Request:
Find the line containing "faces += [(foot, last" and copy it exactly, along with every line after it up to and including the line containing "before = set(bpy.data.objects)". Copy nothing else.

-- start --

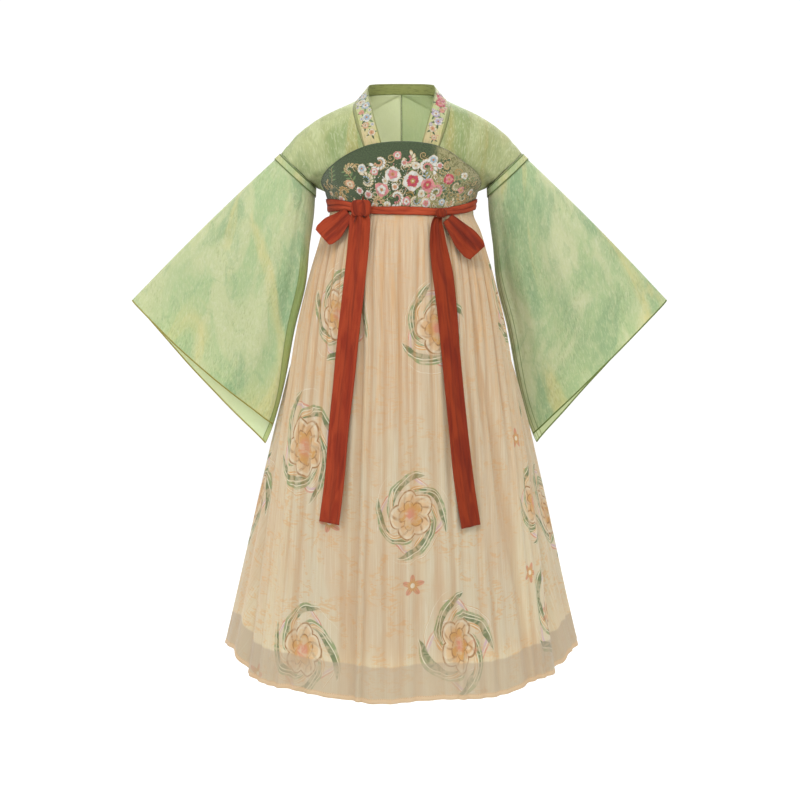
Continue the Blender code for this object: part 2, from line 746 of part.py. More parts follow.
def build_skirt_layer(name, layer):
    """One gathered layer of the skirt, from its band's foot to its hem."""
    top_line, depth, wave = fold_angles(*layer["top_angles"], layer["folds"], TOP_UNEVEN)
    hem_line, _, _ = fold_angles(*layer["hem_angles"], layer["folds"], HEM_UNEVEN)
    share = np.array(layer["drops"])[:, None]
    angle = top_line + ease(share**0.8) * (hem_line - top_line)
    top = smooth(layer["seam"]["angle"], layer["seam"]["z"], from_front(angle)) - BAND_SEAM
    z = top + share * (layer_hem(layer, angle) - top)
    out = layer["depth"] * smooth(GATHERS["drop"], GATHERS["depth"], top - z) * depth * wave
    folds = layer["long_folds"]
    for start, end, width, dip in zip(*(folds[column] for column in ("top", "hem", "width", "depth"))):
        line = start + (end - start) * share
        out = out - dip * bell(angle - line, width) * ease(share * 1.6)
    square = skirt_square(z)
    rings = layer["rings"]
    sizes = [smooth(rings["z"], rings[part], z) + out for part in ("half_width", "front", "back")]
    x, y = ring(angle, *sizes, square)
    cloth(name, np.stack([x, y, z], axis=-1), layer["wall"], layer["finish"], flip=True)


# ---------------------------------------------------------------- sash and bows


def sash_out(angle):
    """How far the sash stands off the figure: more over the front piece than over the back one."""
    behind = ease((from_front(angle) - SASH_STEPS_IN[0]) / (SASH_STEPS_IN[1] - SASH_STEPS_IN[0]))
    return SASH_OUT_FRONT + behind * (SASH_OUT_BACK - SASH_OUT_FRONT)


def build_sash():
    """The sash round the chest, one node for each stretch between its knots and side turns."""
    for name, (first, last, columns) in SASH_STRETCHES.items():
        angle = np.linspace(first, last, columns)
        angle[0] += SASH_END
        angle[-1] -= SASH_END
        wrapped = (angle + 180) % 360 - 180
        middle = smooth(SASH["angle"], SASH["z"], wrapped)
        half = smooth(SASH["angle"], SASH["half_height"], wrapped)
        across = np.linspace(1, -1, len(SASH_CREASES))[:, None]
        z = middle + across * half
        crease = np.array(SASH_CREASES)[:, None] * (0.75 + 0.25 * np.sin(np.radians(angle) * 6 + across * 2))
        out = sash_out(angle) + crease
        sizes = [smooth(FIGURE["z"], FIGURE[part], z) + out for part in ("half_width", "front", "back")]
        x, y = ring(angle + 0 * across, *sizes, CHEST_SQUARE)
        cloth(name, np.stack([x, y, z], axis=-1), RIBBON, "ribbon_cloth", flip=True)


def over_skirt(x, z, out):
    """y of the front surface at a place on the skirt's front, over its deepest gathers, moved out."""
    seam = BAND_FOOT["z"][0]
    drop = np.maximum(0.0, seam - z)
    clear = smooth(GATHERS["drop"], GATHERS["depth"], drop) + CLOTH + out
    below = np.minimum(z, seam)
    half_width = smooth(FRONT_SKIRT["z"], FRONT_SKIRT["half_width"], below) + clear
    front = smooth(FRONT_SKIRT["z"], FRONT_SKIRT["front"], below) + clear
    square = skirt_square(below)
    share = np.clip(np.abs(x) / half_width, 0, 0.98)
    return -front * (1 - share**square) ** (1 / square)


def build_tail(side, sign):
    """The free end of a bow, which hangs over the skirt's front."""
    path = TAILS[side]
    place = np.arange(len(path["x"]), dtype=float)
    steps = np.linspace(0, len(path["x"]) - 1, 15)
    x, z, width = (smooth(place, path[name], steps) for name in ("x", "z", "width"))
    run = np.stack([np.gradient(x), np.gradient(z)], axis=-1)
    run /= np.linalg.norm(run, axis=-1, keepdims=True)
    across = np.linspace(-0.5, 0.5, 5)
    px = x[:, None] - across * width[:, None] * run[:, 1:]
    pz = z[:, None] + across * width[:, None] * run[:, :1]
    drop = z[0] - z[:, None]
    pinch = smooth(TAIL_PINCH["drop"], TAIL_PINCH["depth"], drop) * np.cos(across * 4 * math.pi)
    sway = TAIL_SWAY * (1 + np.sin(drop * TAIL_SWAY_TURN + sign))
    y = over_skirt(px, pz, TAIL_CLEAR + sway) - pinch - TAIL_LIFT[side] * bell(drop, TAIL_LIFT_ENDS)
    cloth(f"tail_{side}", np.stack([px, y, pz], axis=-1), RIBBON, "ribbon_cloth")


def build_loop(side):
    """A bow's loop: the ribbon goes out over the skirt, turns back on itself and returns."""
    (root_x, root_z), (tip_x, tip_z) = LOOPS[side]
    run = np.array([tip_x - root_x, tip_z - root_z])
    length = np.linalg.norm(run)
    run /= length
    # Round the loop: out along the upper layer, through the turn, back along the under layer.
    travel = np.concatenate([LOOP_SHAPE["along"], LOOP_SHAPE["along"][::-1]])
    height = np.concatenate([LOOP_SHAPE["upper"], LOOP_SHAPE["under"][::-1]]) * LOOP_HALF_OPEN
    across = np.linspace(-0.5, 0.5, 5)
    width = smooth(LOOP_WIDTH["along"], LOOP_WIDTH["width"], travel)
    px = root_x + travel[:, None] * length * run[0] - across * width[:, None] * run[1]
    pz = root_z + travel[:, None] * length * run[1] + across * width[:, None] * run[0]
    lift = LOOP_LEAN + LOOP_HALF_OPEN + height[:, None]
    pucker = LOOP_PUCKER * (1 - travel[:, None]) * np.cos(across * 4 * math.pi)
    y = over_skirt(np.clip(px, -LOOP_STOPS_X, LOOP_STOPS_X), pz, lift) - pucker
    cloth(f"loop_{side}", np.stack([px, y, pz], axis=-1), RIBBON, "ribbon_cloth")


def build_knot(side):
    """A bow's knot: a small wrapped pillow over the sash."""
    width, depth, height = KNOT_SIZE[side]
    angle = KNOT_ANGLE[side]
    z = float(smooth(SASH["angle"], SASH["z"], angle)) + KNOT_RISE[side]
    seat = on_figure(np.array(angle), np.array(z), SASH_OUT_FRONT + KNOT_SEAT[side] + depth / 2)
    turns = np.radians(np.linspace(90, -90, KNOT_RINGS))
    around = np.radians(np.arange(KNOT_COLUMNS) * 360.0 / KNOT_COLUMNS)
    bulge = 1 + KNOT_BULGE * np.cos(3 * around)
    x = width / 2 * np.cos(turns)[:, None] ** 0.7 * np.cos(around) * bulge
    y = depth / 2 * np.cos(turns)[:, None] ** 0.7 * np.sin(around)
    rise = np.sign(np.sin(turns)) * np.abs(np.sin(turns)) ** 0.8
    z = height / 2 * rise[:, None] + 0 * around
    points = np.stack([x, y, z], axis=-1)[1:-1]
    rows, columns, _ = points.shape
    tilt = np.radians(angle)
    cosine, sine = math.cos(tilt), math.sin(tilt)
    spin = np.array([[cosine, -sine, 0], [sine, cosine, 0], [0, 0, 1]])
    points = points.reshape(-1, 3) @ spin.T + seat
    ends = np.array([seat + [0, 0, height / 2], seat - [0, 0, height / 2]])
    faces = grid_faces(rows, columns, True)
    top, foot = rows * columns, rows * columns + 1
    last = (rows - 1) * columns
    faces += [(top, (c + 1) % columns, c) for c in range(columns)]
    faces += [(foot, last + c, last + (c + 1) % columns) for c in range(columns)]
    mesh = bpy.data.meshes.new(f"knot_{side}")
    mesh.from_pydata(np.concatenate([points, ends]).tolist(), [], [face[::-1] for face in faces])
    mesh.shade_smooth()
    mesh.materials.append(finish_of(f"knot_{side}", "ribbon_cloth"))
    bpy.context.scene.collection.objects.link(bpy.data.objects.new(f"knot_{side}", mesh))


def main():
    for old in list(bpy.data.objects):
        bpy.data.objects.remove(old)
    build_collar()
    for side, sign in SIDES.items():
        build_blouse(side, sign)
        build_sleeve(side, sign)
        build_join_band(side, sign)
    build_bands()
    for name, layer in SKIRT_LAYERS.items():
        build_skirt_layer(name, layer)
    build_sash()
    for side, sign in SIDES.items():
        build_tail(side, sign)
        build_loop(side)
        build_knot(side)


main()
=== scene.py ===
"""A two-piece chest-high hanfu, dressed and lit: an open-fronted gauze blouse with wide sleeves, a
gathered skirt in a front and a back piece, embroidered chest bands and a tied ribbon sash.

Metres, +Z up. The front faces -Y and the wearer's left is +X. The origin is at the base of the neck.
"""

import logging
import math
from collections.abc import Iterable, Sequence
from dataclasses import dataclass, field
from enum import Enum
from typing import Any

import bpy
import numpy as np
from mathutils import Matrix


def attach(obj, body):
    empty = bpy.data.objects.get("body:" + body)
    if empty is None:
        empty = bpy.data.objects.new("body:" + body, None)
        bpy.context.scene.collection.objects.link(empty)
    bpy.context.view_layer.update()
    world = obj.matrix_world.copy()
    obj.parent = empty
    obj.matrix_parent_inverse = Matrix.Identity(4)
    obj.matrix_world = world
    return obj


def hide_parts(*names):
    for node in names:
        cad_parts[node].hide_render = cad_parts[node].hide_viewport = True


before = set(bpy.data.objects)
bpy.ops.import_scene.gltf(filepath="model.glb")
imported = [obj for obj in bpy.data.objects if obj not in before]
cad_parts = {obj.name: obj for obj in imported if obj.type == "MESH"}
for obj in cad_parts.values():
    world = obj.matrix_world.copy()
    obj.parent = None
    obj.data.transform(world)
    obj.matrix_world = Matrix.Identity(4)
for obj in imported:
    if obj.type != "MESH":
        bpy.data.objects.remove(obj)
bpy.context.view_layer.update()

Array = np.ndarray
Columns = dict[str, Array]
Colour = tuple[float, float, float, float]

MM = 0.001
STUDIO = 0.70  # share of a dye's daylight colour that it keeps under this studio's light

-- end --

Written answer:
    faces += [(foot, last + c, last + (c + 1) % columns) for c in range(columns)]
    mesh = bpy.data.meshes.new(f"knot_{side}")
    mesh.from_pydata(np.concatenate([points, ends]).tolist(), [], [face[::-1] for face in faces])
    mesh.shade_smooth()
    mesh.materials.append(finish_of(f"knot_{side}", "ribbon_cloth"))
    bpy.context.scene.collection.objects.link(bpy.data.objects.new(f"knot_{side}", mesh))


def main():
    for old in list(bpy.data.objects):
        bpy.data.objects.remove(old)
    build_collar()
    for side, sign in SIDES.items():
        build_blouse(side, sign)
        build_sleeve(side, sign)
        build_join_band(side, sign)
    build_bands()
    for name, layer in SKIRT_LAYERS.items():
        build_skirt_layer(name, layer)
    build_sash()
    for side, sign in SIDES.items():
        build_tail(side, sign)
        build_loop(side)
        build_knot(side)


main()
=== scene.py ===
"""A two-piece chest-high hanfu, dressed and lit: an open-fronted gauze blouse with wide sleeves, a
gathered skirt in a front and a back piece, embroidered chest bands and a tied ribbon sash.

Metres, +Z up. The front faces -Y and the wearer's left is +X. The origin is at the base of the neck.
"""

import logging
import math
from collections.abc import Iterable, Sequence
from dataclasses import dataclass, field
from enum import Enum
from typing import Any

import bpy
import numpy as np
from mathutils import Matrix


def attach(obj, body):
    empty = bpy.data.objects.get("body:" + body)
    if empty is None:
        empty = bpy.data.objects.new("body:" + body, None)
        bpy.context.scene.collection.objects.link(empty)
    bpy.context.view_layer.update()
    world = obj.matrix_world.copy()
    obj.parent = empty
    obj.matrix_parent_inverse = Matrix.Identity(4)
    obj.matrix_world = world
    return obj


def hide_parts(*names):
    for node in names:
        cad_parts[node].hide_render = cad_parts[node].hide_viewport = True


before = set(bpy.data.objects)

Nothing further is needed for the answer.